All regions must have starter Pokemon, otherwise it would be extremely hard to get a first Pokemon for the new trainers. In the Johto region trainers can get their starters from the Pokemon Professor, Elm. Professor Elm will, much like the other regions, give the new trainers a Pokemon at level five. They can choose a fire type Pokemon, a grass type Pokemon, or a water type Pokemon.

Trainers can only choose one of these to be their first and starter Pokemon. Professor Elm will give a trainer the water type Pokemon Totodile, the grass type Pokemon Chikorita, or the fire type Pokemon Cyndaquil. You choose the fire type Cyndaquil. Cyndaquil can get some attacks at low levels that can help you out, such as Tackle, Ember, and Smokescreen. Tackle is a generic normal type attack. Ember is a weak fire type attack that actually is powerful against low level Pokemon. And Smokescreen is an attack that lower’s the opponents accuracy.
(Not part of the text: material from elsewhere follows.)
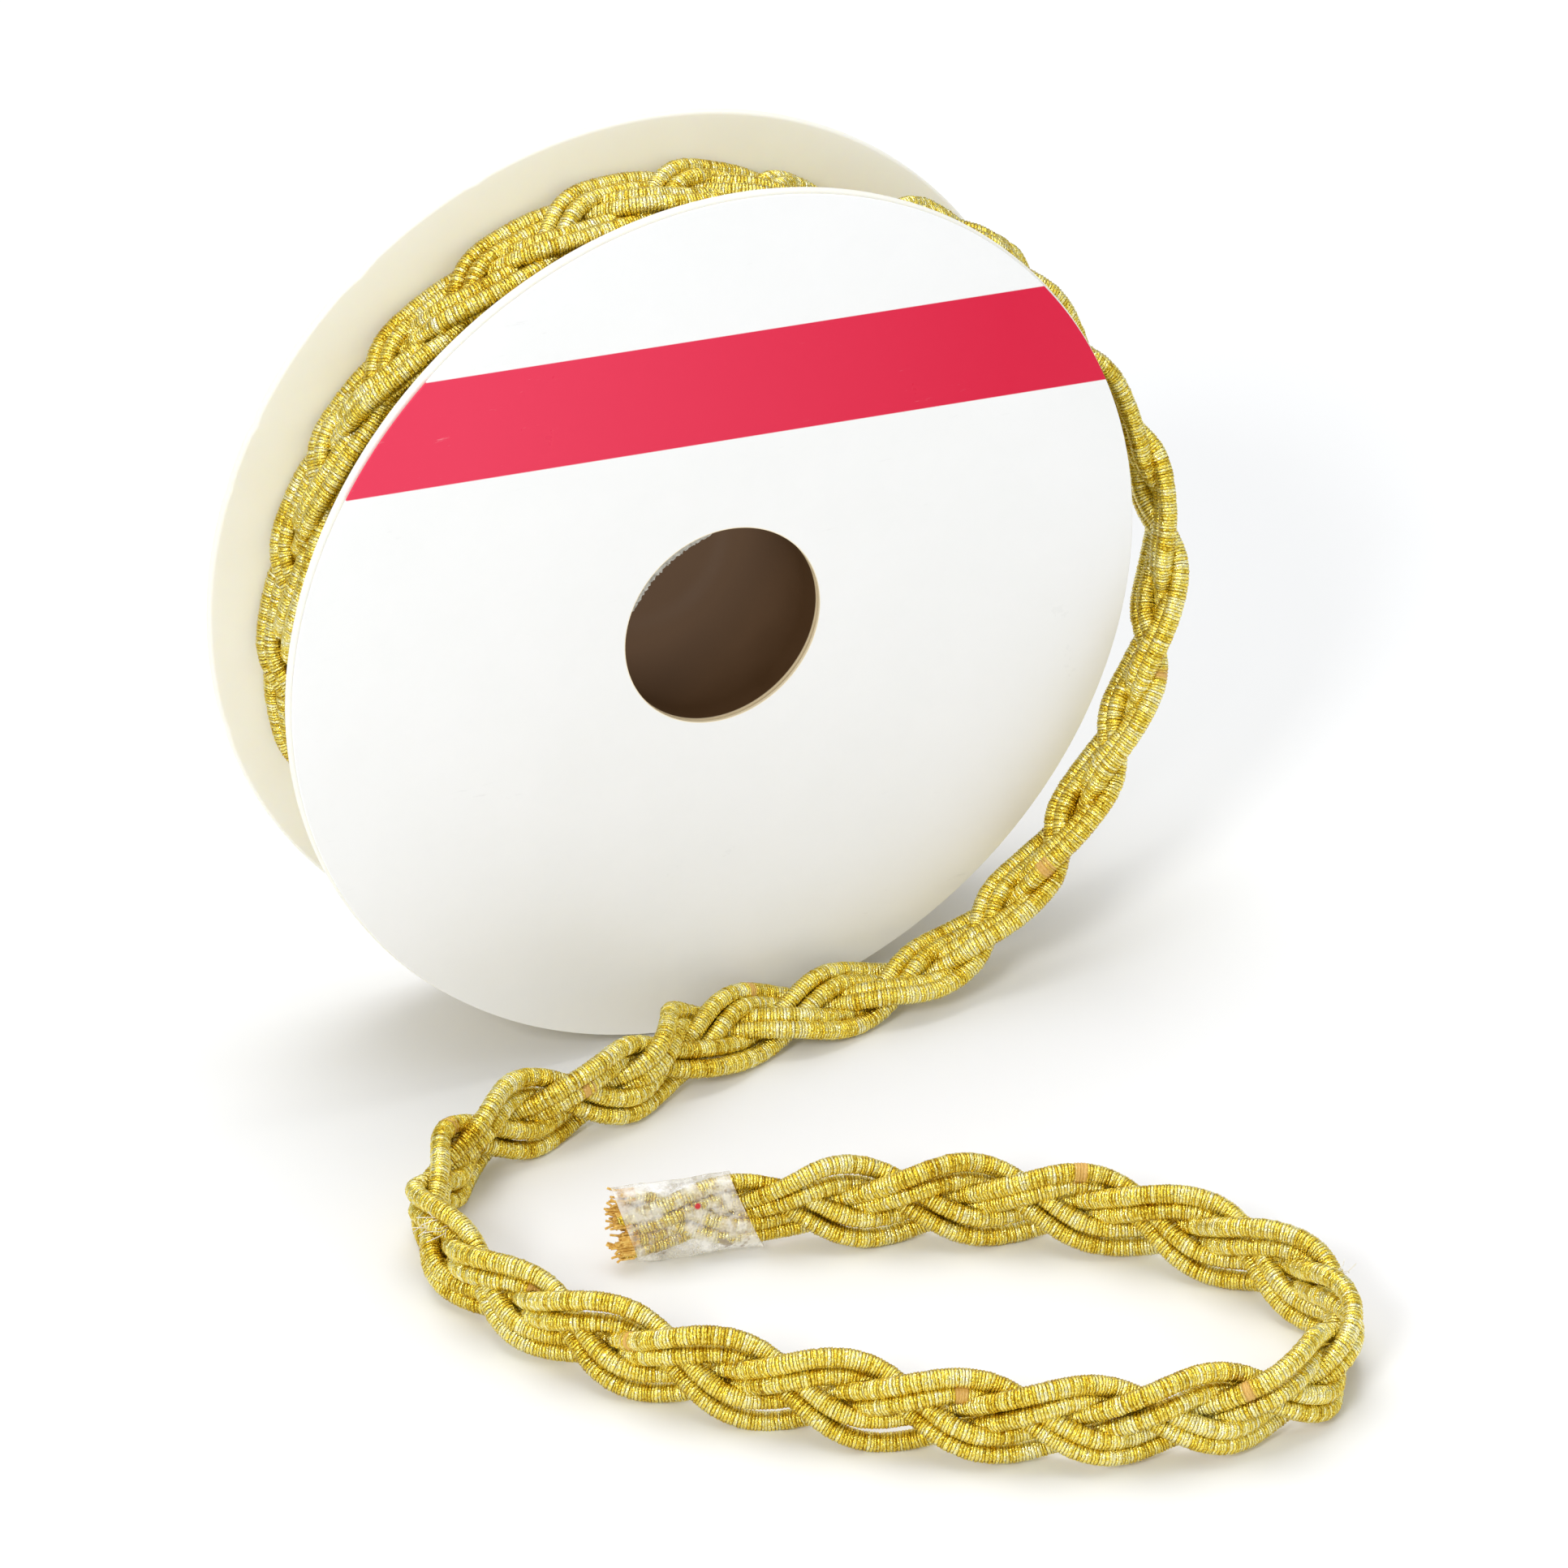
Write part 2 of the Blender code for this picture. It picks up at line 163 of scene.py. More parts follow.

Accuracy, as a term for battle, is the chance of an attack actually hitting the opponent’s Pokemon. If the accuracy is lowered there is a chance of the attack missing, and the Pokemon with the lowered accuracy basically wasn’t able to do anything that turn. Everything is pretty easygoing with Cyndaquil. The biggest problem that you will encounter on the start of your journey is probably the first gym. Don’t be alarmed, the second gym has bug type Pokemon, which Cyndaquil can defeat easily. Anyway the first gym is using Flying type Pokemon.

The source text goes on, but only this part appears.